Communication strategy underpins sustainable behavior. Keep messages concise, practical, and relevant to the audience. Use regular town halls, Q&A sessions with compliance leaders, and executive updates that connect competition risk to strategic priorities. Provide feedback loops so employees can ask questions and receive timely guidance, reinforcing trust in the process. Document lessons from both success and failure, translating insights into improved tools, clearer guidance, and updated training modules. When employees observe consistent, fair handling of concerns, confidence in the program grows and voluntary compliance becomes the norm.
Finally, measure impact with meaningful indicators that demonstrate value. Track rates of issue reporting, time-to-resolution for investigations, and reductions in high-risk deals or terms. Monitor training completion, knowledge retention, and the quality of decision rationales documented in deal files.
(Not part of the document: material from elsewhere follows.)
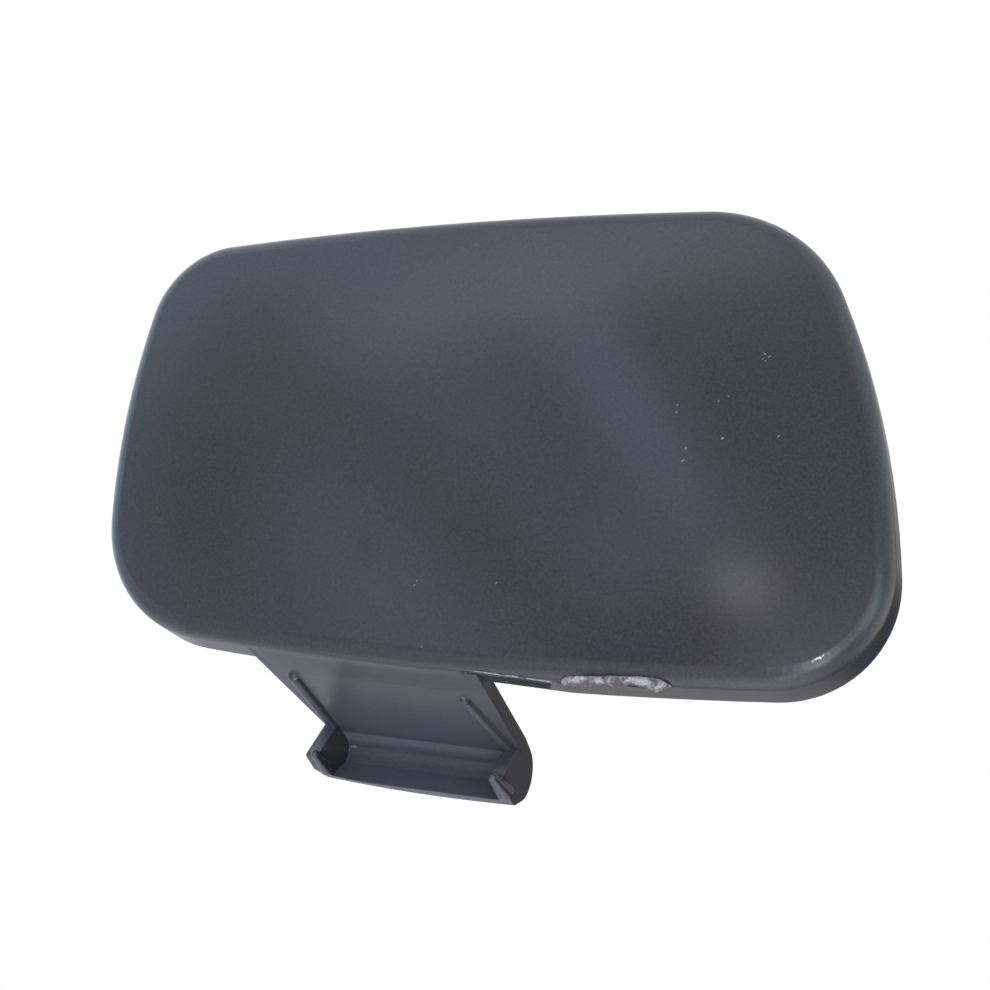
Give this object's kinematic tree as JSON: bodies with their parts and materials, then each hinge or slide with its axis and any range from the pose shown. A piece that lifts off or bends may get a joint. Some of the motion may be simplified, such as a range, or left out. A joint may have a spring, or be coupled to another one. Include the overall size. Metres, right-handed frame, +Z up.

Conduct annual program assessments that compare actual behavior with policy intent, adjusting risk thresholds and controls as markets evolve. Transparent reporting to executive leadership and the board builds legitimacy, while external audits provide independent assurance that the program remains effective and enforceable.
Designing a program that integrates competition law risk awareness requires deliberate sequencing and sustained effort. Start by mapping roles, responsibilities, and escalation points, then layer in practical tools and training that reflect real work. Establish ownership for each control, ensuring accountability across legal, compliance, and business units. Balance prescriptive rules with flexible judgment, so employees can adapt to new market conditions while maintaining core competitive principles. Regularly revisit the risk taxonomy to capture emerging threats, such as digital platforms, data-driven pricing, or unilateral conduct that could distort competition. A durable program evolves with the business while anchoring behavior in lawful, fair competition.
In summary, effective compliance programs translate competition law into everyday decision making through clear policy, practical aids, ongoing training, and a culture that rewards prudent judgment. Leaders must model, fund, and continuously refine these efforts, embedding competition risk awareness into strategy and operations. By aligning incentives, enhancing tools, and fostering open communication, organizations can reduce antitrust exposure while sustaining innovation and competitive advantage. The result is a resilient framework that protects the market, supports responsible growth, and demonstrates a genuine commitment to lawful conduct at every level of the enterprise.